Panelists seized the opportunity to ask Hogan exactly what the DOB is doing to combat the issue, squaring in on everything from complaint response time (an average of 35 days for regular complaints and 22 days for prioritized complaints) to the agency’s track record of not being able to get into reported properties.
With repeat offenders catching on to what’s tipping outsiders off, Hogan said the agency has been participating in everything from undercover stings to targeted sweeps (some of which take as many as six to eight weeks).
“Everybody thinks that it’s very simple for us to get into some of these properties,” the rep said, emphasizing that – by law – an access warrant does not allow the DOB access to a property if the tenant refuses entry. “It gives us no right to break and enter into the premises.”
Still, with local schools like P.S. 176 (a District 20 school at 175 percent capacity) spilling over from overcrowding, Vella-Marrone said simply, more has to be done.
“We have a list here of all the problem areas,” she said. “So, if you want to start some sweeps you can start with these.”
Additionally, Vella-Marrone expressed frustration over an outstanding $640 million in uncollected fines, $100 million of which was simply written off by the city.
“What are we doing with that money?” she asked. “We could be using that money for enforcement.”

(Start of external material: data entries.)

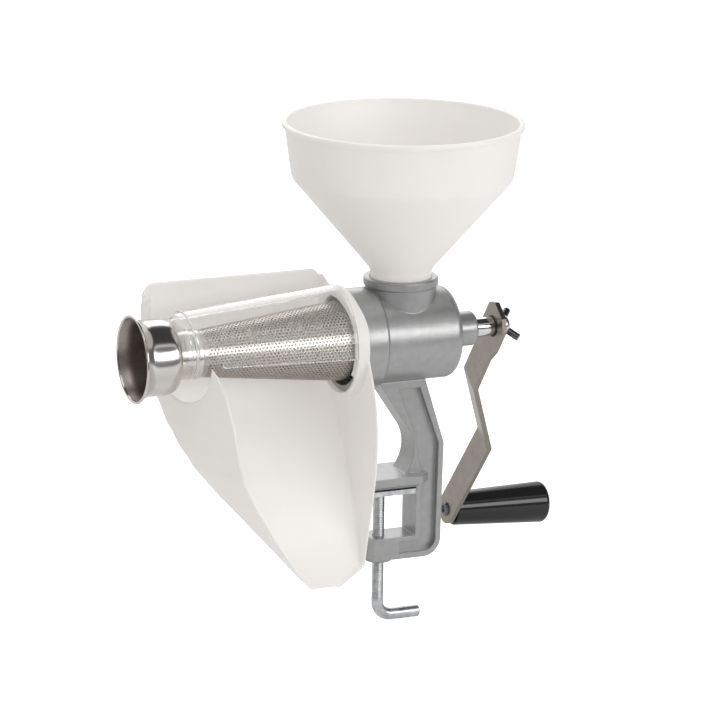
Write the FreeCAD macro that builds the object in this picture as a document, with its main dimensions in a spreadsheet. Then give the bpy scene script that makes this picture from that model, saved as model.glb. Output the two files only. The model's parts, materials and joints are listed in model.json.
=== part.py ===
import FreeCAD, Part, Sketcher
import math
import os
from types import SimpleNamespace

# Hand-cranked tomato strainer, clamped to a table edge.
# Origin: centre of the upper jaw's seat. X runs along the strainer's axis
# towards the crank, Z is up. Lengths are millimetres, angles degrees.
# Lengths along the axis are measured from the hopper's centre line,
# heights from the strainer's axis.

SIZES = (
    # Place of the strainer over the clamp
    ("hopper_offset", 16.5),
    # Barrel, nose and rear boss
    ("barrel_radius", 38.5),
    ("barrel_wall", 4.5),
    ("barrel_back", 42.5),
    ("barrel_back_wall", 5.0),
    ("barrel_edge", 7.0),
    ("nose_radius", 42.5),
    ("nose_start", 25.5),
    ("nose_step", 3.0),
    ("nose_face", 54.5),
    ("nose_edge", 1.5),
    ("screen_seat", 39.0),
    ("boss_radius", 14.5),
    ("boss_end", 66.5),
    ("boss_edge", 3.0),
    # Feed collar
    ("collar_radius", 29.5),
    ("collar_rim_radius", 31.0),
    ("collar_rim_height", 8.0),
    ("collar_top", 50.5),
    ("collar_ledge", 36.0),
    ("throat_radius", 22.5),
    # Leg and clamp frame
    ("leg_width", 27.0),
    ("leg_web", 17.0),
    ("leg_rim", 4.5),
    ("leg_waist_height", 92.5),
    ("leg_neck_left", 3.0),
    ("leg_waist_right", 35.8),
    ("leg_root_left", 24.0),
    ("leg_root_right", 18.0),
    ("leg_root_height", 36.5),
    ("leg_neck_height", 77.0),
    ("leg_foot_curve", 32.0),
    ("leg_foot_left", 1.5),
    ("spine_inside", 11.2),
    ("spine_foot", 34.3),
    ("spine_foot_height", 172.0),
    ("spine_corner", 16.0),
    ("jaw_top", 116.5),
    ("jaw_thickness", 7.0),
    ("jaw_reach", 40.0),
    ("jaw_back", 21.0),
    ("jaw_width", 48.0),
    ("jaw_corner", 9.0),
    ("jaw_pad_thickness", 2.0),
    ("jaw_pad_margin", 1.5),
    ("arm_top", 171.0),
    ("arm_bottom", 190.0),
    ("arm_reach", 27.0),
    ("arm_boss_radius", 11.0),
    ("arm_boss_drop", 2.5),
    # Clamp screw and plate
    ("screw_radius", 5.0),
    ("screw_clearance", 0.06),
    ("screw_bottom", 241.5),
    ("screw_bend", 10.0),
    ("screw_grip", 37.6),
    ("screw_tip_radius", 3.2),
    ("screw_tip_height", 2.6),
    ("plate_gap", 2.4),
    ("plate_thickness", 4.2),
    ("plate_width", 40.0),
    ("plate_length", 46.0),
    ("plate_corner", 3.0),
    # Drive shaft, its bearing and its seal
    ("shaft_radius", 8.0),
    ("shaft_clearance", 0.05),
    ("shaft_collar_radius", 13.0),
    ("shaft_collar_width", 4.0),
    ("collar_gap", 0.3),
    ("shaft_square", 12.0),
    ("shaft_square_end", -8.0),
    ("bushing_wall", 2.5),
    ("seal_width", 3.0),
    ("tang_square", 11.0),
    ("tang_hole_radius", 4.0),
    ("tang_hole_depth", 18.0),
    # Crank arm
    ("arm_face", 84.5),
    ("bar_thickness", 4.0),
    ("bar_width", 26.0),
    ("head_width", 34.0),
    ("head_rise", 19.5),
    ("head_length", 30.0),
    ("head_corner", 8.0),
    ("first_bend", 71.0),
    ("second_bend", 160.0),
    ("crank_radius", 261.0),
    ("crank_offset", 40.0),
    ("crank_angle", 37.5),
    ("foot_lean", 3.0),
    ("bend_radius", 9.0),
    # Wing bolt and its washer
    ("washer_thickness", 1.5),
    ("washer_radius", 10.5),
    ("wing_hub_radius", 9.0),
    ("wing_hub_length", 8.0),
    ("wing_thickness", 6.4),
    ("wing_reach", 15.0),
    ("wing_rise", 13.5),
    ("wing_angle", -53.0),
    ("wing_bolt_length", 16.0),
    # Handle grip and its bolt
    ("grip_near_radius", 14.8),
    ("grip_far_radius", 18.2),
    ("grip_length", 90.0),
    ("grip_edge", 4.0),
    ("grip_gap", 0.3),
    ("grip_washer_thickness", 1.6),
    ("grip_washer_radius", 9.0),
    ("grip_bolt_radius", 4.0),
    ("grip_bolt_clearance", 0.08),
    ("grip_hole_room", 0.35),
    ("grip_head_radius", 7.0),
    ("grip_head_height", 4.5),
    ("grip_head_socket", 3.2),
    ("grip_nut_width", 13.0),
    ("grip_nut_height", 6.5),
    ("grip_nut_depth", 14.0),
    ("grip_nut_room", 9.0),
    # Auger and its spring
    ("auger_back", 28.0),
    ("auger_front", 178.0),
    ("auger_pitch", 32.0),
    ("auger_core_radius", 13.0),
    ("auger_core_front", 8.0),
    ("auger_core_straight", 30.0),
    ("auger_gap", 0.8),
    ("core_sides", 8),
    ("rings_per_turn", 10),
    ("flight_root", 5.0),
    ("flight_tip", 2.6),
    ("socket_clearance", 0.15),
    ("socket_end", -24.0),
    ("spring_radius", 4.9),
    ("spring_wire", 0.75),
    ("spring_turns", 5.0),
    # Screen and its rings
    ("screen_big_radius", 34.6),
    ("screen_small_radius", 19.1),
    ("screen_front", 182.0),
    ("screen_wall", 0.6),
    ("flange_radius", 37.0),
    ("flange_clearance", 0.15),
    ("flange_width", 6.0),
    ("neck_ring_radius", 20.6),
    ("neck_ring_length", 10.0),
    # Waste cup
    ("cup_neck_radius", 20.2),
    ("cup_body_radius", 31.4),
    ("cup_rim_radius", 36.2),
    ("cup_neck_length", 10.0),
    ("cup_shoulder_length", 14.0),
    ("cup_shoulder_curve", 13.5),
    ("cup_body_length", 14.0),
    ("cup_flare_length", 7.0),
    ("cup_wall", 1.2),
    ("cup_bead", 2.0),
    # Juice chute
    ("ring_gap", 0.3),
    ("ring_wall", 3.2),
    ("ring_back", 46.5),
    ("ring_front", 57.0),
    ("ring_lip", 2.2),
    ("ring_lip_radius", 37.4),
    ("ring_lip_drop", 22.0),
    ("chute_wall", 2.2),
    ("chute_top", 51.0),
    ("chute_back", 50.0),
    ("chute_bend_back", 31.0),
    ("chute_bend_height", 47.0),
    ("chute_floor_front", 13.0),
    ("chute_floor_height", 118.0),
    ("chute_tip_front", 36.0),
    ("chute_tip", 200.0),
    ("chute_lip", 3.5),
    ("chute_lip_front", 46.0),
    ("chute_lip_height", 168.0),
    ("chute_belly", 64.5),
    ("chute_belly_height", 90.0),
    ("chute_rim_drop", 8.0),
    ("chute_left", 198.5),
    ("chute_corner", 13.0),
    ("chute_slant", 0.3),
    ("chute_knee", 202.0),
    ("chute_knee_height", 36.0),
    ("chute_waist", 190.5),
    ("chute_waist_height", 84.0),
    ("chute_flank", 163.5),
    ("chute_flank_height", 125.0),
    ("chute_hip", 139.0),
    ("chute_hip_height", 160.0),
    ("chute_spout", 101.0),
    ("chute_spout_right", 82.0),
    ("chute_heel_height", 182.0),
    ("notch_radius", 38.5),
    # Splash shield
    ("shield_gap", 0.3),
    ("shield_wall", 1.6),
    ("shield_rise", 1.8),
    ("shield_right", 50.0),
    ("shield_left_radius", 37.3),
    ("shield_left", 193.0),
    ("shield_dome", 8.5),
    ("shield_angle", 138.0),
    # Hopper
    ("hopper_radius", 100.0),
    ("hopper_top", 180.0),
    ("hopper_wall", 2.4),
    ("hopper_bead", 2.6),
    ("hopper_bead_height", 4.4),
    ("hopper_cone_radius", 91.4),
    ("hopper_cone_top", 134.0),
    ("hopper_cone_bottom", 57.0),
    ("hopper_neck_radius", 25.5),
    ("hopper_neck_gap", 0.3),
)


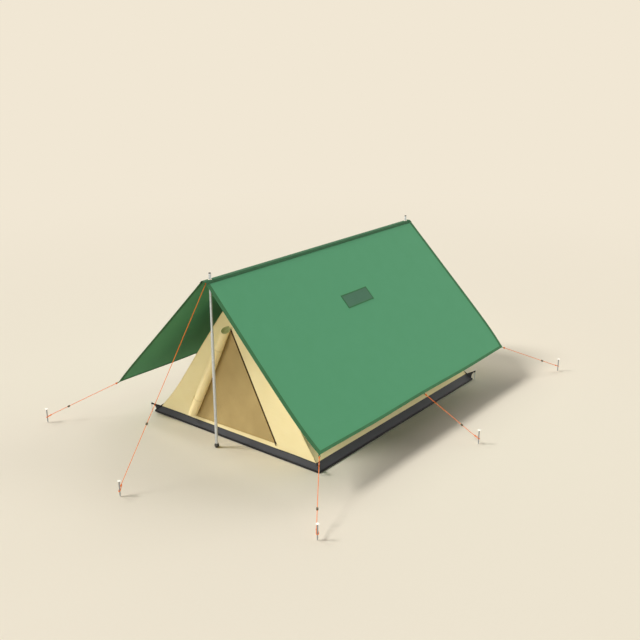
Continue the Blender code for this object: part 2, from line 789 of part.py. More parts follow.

State Senator Marty Golden brought the meeting to a close expressing the need not just for a citywide task force but, in addition, a localized task force “with teeth.”
“The only way the task force has teeth is with legislation,” Golden said, stressing that, once in place, the task force must then pinpoint a “trigger” – be it the electric company, cable companies or even the post office – that would help bring illegal multi-family dwellings existing in the shadows into the light, and bring the developers getting rich on them to justice.